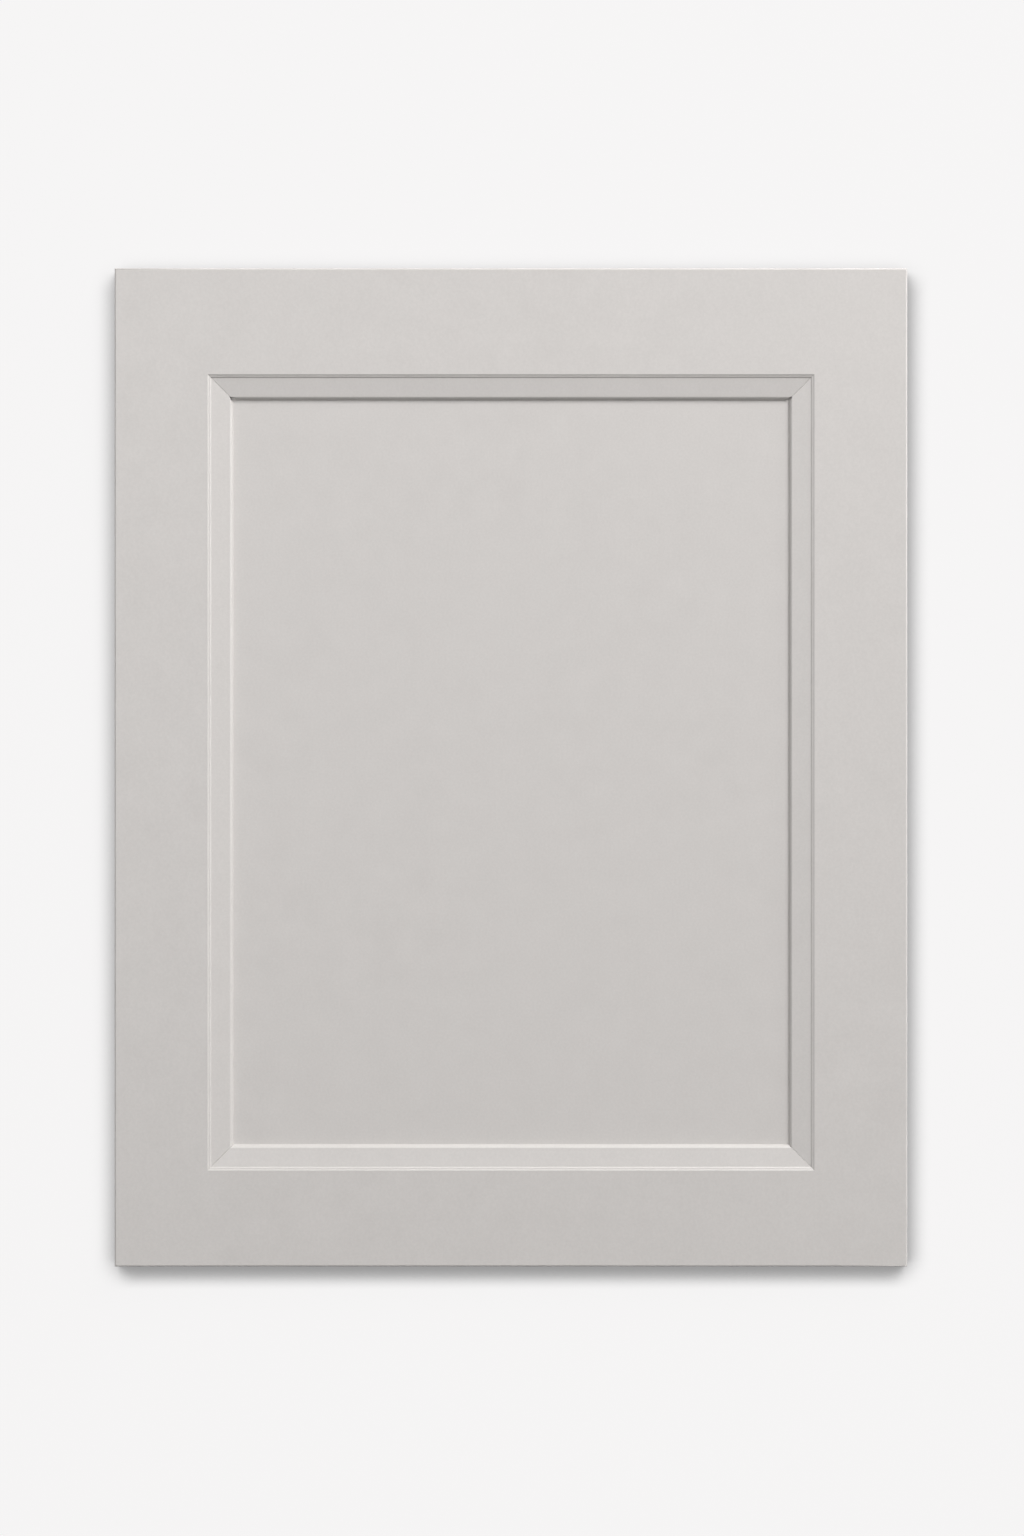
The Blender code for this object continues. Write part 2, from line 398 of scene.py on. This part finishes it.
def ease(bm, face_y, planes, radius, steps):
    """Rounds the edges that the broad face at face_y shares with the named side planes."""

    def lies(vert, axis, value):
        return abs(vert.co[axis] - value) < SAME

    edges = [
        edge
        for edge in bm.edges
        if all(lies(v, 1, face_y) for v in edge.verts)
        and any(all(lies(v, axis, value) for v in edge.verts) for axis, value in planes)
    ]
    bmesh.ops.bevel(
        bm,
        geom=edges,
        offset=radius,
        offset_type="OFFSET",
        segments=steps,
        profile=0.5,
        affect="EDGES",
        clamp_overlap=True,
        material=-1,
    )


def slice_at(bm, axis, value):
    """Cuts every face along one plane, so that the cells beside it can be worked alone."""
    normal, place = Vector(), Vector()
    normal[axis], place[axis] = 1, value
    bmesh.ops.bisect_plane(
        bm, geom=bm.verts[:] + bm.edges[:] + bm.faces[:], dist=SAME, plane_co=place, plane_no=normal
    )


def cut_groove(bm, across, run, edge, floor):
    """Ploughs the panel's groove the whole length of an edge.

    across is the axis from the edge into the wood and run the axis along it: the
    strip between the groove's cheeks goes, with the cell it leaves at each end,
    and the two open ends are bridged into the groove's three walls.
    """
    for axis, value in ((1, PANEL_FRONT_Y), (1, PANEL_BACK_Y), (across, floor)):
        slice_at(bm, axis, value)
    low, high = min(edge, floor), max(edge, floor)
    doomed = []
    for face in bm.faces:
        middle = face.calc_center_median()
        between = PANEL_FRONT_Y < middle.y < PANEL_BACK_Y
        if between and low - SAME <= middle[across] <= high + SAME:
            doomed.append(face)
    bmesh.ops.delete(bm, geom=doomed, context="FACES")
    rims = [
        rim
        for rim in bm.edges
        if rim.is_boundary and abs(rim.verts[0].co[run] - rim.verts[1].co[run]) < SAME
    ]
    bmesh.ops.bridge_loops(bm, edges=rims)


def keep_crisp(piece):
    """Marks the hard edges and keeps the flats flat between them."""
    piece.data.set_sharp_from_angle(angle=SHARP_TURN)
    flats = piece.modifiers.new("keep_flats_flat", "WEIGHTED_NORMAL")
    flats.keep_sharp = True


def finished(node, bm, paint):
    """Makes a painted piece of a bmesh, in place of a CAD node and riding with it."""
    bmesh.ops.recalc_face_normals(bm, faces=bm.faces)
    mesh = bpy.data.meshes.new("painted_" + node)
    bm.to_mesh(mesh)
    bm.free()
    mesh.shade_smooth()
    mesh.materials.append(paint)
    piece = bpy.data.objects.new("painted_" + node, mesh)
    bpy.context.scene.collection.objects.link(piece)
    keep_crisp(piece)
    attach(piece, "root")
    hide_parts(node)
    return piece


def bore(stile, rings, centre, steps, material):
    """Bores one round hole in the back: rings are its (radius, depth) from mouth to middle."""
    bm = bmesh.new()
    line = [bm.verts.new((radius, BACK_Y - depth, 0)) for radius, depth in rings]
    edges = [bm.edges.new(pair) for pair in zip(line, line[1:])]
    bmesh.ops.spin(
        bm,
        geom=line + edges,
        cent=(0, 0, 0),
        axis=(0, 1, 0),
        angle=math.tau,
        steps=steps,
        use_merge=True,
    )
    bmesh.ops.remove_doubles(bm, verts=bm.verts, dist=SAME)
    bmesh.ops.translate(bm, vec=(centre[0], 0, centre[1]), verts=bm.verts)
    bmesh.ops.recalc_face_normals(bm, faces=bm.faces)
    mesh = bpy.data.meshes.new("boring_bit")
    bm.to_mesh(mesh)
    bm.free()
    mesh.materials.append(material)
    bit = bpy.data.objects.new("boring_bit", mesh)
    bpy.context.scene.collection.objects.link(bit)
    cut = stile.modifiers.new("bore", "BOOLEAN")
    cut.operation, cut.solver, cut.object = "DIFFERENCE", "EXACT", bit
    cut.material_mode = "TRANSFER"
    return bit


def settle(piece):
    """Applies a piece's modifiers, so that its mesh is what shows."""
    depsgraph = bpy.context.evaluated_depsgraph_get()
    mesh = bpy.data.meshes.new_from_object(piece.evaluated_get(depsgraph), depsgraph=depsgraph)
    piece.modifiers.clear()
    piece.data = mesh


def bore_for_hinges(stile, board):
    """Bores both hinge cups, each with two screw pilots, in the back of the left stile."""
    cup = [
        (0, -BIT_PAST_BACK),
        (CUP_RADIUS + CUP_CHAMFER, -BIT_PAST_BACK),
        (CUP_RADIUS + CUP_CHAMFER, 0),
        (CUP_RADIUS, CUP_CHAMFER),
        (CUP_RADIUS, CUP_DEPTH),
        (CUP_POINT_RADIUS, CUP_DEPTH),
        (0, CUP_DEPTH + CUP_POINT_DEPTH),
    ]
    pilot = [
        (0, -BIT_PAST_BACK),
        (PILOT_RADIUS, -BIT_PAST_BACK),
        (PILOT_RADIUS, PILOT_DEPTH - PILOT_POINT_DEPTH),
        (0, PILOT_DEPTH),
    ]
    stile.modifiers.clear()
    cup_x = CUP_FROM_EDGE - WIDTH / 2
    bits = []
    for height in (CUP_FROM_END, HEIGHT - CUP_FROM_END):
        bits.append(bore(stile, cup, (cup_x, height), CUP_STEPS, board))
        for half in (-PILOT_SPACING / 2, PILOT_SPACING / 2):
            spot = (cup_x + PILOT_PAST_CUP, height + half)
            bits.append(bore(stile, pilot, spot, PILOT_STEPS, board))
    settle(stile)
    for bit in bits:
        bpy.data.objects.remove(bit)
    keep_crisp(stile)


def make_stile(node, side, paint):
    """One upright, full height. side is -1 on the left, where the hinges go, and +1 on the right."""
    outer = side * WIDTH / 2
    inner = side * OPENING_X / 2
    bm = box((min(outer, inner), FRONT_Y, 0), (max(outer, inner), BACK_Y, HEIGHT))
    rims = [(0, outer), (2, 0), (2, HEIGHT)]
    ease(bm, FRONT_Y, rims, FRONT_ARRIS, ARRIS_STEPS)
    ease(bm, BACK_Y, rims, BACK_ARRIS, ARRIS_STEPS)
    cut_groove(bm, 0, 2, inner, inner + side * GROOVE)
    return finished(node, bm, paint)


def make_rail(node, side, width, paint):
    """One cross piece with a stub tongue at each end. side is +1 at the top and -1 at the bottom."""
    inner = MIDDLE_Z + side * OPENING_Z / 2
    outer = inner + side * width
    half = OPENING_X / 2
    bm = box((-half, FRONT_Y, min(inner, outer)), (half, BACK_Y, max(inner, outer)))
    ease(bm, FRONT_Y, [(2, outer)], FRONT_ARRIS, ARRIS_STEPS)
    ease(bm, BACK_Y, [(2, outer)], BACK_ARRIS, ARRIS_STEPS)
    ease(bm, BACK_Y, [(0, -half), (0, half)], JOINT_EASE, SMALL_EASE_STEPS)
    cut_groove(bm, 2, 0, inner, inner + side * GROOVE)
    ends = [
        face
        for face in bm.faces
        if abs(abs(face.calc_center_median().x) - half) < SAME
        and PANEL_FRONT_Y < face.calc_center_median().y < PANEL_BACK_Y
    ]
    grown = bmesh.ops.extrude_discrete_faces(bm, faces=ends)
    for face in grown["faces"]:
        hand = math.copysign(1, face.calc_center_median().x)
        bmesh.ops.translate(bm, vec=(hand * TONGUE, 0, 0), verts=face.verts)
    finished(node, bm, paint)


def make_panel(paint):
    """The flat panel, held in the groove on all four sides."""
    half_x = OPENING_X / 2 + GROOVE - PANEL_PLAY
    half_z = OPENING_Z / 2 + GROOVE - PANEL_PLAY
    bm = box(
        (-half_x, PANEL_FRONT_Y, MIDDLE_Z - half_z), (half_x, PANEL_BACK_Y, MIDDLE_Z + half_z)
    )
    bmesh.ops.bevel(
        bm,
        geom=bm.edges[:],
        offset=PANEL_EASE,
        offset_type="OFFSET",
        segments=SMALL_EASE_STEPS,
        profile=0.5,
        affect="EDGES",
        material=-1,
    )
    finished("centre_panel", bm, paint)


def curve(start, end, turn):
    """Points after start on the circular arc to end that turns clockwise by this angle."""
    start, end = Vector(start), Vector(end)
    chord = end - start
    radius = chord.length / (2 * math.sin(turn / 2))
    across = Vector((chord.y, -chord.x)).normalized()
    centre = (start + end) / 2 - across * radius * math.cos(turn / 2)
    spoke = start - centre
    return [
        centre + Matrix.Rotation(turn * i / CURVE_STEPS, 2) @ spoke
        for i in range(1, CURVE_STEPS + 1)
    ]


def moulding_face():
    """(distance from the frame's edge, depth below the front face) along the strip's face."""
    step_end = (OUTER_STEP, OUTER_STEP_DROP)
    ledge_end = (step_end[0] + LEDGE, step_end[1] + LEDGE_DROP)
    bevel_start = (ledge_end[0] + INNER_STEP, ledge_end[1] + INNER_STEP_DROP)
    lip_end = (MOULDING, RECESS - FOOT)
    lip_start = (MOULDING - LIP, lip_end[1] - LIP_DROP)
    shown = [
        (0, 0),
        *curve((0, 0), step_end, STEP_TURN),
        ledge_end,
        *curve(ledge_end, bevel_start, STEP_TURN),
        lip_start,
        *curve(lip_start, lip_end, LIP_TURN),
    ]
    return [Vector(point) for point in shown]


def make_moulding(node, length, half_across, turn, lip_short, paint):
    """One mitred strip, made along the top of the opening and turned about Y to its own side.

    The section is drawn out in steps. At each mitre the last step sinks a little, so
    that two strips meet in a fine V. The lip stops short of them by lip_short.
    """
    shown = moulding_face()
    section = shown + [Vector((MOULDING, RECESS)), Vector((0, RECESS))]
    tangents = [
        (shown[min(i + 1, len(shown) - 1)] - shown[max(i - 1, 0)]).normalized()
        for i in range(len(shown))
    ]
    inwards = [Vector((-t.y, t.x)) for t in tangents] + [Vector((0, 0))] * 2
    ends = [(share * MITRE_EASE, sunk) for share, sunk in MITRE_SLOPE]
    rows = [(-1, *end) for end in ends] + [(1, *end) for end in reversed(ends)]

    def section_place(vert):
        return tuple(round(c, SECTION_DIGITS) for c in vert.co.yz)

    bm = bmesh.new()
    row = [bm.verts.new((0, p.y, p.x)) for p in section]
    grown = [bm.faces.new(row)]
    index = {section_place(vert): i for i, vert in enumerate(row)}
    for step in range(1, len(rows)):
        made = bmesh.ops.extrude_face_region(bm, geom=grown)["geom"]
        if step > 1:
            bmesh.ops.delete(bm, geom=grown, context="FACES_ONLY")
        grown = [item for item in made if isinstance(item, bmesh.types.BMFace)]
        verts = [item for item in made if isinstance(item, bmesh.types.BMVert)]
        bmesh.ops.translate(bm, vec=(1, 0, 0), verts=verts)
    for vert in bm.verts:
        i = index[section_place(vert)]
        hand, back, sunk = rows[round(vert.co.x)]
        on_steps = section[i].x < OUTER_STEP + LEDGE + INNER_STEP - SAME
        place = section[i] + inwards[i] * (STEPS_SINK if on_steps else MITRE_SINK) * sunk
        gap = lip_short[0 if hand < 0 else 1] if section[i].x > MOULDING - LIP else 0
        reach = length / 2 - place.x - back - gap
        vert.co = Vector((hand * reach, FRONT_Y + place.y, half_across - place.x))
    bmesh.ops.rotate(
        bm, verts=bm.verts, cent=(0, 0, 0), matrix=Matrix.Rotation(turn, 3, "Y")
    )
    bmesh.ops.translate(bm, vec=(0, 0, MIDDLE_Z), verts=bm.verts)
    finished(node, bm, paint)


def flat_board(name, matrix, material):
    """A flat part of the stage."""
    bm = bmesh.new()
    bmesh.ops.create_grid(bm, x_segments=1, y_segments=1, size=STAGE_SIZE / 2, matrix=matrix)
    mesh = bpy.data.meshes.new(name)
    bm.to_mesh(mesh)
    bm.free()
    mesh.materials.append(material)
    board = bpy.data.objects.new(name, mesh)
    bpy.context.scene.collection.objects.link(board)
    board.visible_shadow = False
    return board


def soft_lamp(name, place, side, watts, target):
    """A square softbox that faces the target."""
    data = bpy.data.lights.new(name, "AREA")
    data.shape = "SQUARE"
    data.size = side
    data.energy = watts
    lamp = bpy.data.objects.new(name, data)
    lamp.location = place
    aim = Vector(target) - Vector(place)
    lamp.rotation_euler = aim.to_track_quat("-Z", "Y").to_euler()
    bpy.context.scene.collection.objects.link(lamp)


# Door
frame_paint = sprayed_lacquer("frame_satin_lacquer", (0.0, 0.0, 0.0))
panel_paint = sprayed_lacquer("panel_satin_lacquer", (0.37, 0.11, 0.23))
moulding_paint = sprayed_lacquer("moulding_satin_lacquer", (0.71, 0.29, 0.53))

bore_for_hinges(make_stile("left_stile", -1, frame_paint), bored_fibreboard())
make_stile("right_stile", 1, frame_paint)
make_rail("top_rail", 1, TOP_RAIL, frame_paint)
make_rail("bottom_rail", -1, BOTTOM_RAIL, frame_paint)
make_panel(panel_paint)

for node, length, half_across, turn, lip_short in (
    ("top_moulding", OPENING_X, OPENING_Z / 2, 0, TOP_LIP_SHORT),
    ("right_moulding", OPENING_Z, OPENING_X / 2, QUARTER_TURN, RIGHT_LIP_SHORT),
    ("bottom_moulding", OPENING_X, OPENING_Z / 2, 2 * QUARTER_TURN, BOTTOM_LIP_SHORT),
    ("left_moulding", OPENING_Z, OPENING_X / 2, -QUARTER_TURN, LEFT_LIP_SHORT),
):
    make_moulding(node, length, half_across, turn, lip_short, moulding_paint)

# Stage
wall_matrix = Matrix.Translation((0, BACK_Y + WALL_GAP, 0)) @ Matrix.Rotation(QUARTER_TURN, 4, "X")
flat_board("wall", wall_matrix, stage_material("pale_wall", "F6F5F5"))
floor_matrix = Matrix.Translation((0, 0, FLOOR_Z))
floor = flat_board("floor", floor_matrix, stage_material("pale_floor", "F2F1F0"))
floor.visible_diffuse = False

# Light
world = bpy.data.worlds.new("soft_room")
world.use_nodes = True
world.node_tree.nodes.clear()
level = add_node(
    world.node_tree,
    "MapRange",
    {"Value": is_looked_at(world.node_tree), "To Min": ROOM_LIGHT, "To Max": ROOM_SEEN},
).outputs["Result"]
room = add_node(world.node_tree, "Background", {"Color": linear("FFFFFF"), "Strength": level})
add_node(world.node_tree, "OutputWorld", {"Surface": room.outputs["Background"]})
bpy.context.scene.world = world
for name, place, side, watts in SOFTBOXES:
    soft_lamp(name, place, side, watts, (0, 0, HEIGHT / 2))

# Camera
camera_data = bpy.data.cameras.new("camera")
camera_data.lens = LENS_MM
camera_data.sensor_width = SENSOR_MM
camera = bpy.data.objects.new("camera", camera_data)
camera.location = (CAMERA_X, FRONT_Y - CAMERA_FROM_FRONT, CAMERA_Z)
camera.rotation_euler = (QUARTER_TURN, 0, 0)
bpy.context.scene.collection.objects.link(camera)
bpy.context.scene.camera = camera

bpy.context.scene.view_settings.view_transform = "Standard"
_____
### Direction
Restate the listing exactly, starting at its first line and ending at the line where "return abs(vert.co[axis] - value)" occurs; include both and no other lines.

### Exercise result
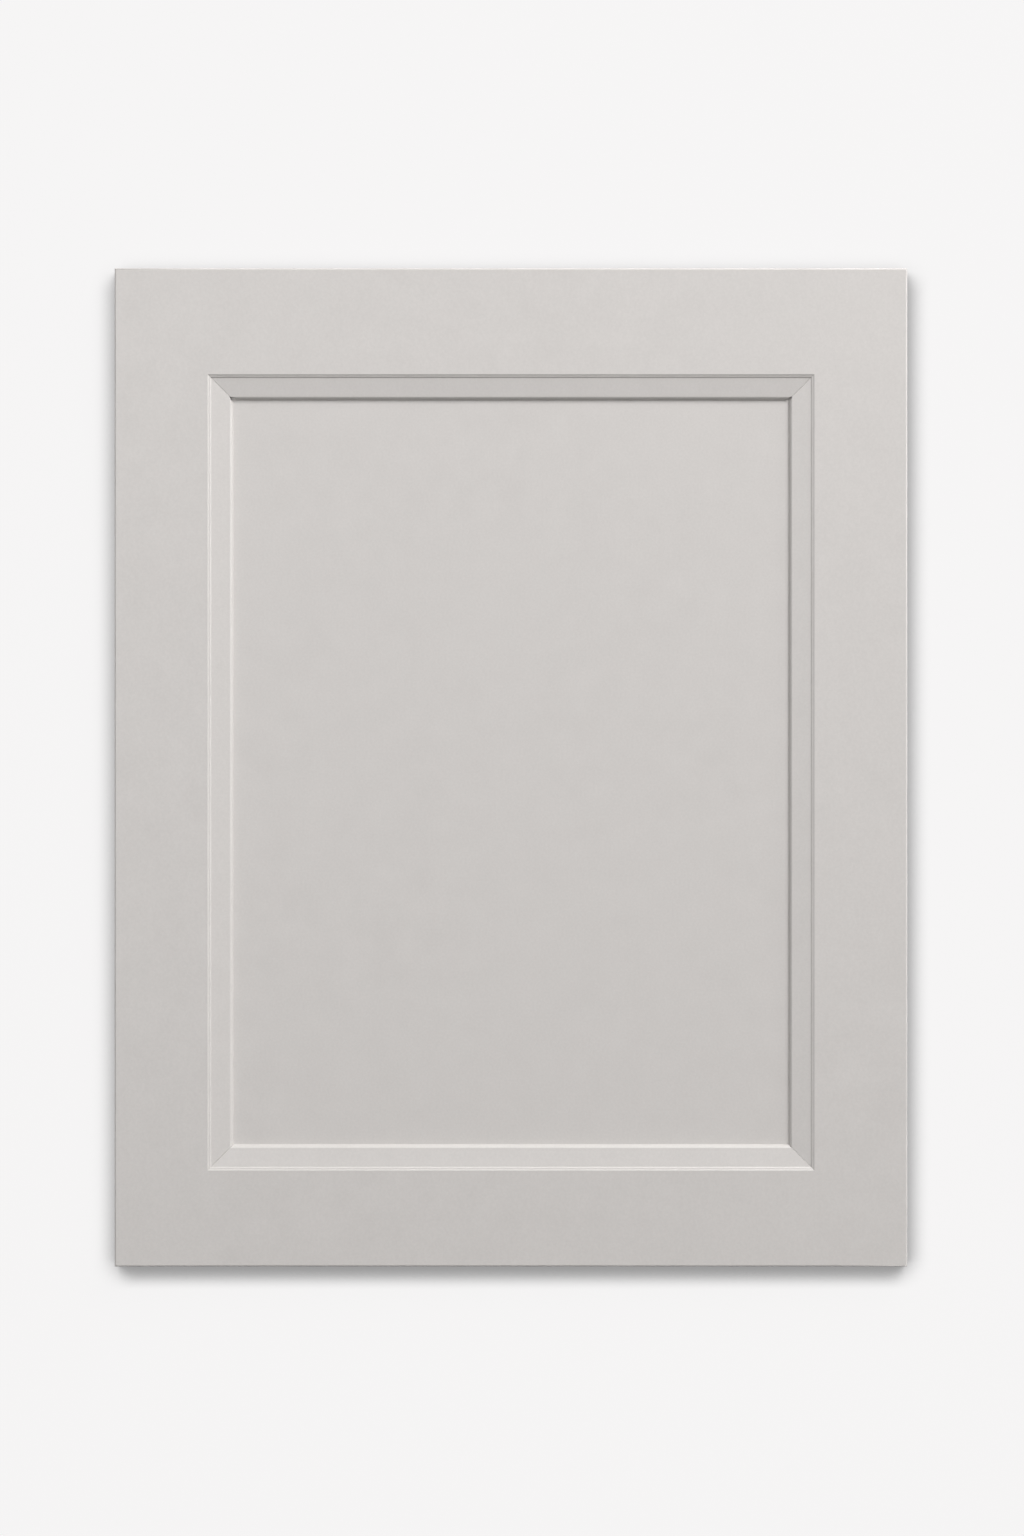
The Blender code for this object continues. Write part 2, from line 398 of scene.py on. This part finishes it.
def ease(bm, face_y, planes, radius, steps):
    """Rounds the edges that the broad face at face_y shares with the named side planes."""

    def lies(vert, axis, value):
        return abs(vert.co[axis] - value) < SAME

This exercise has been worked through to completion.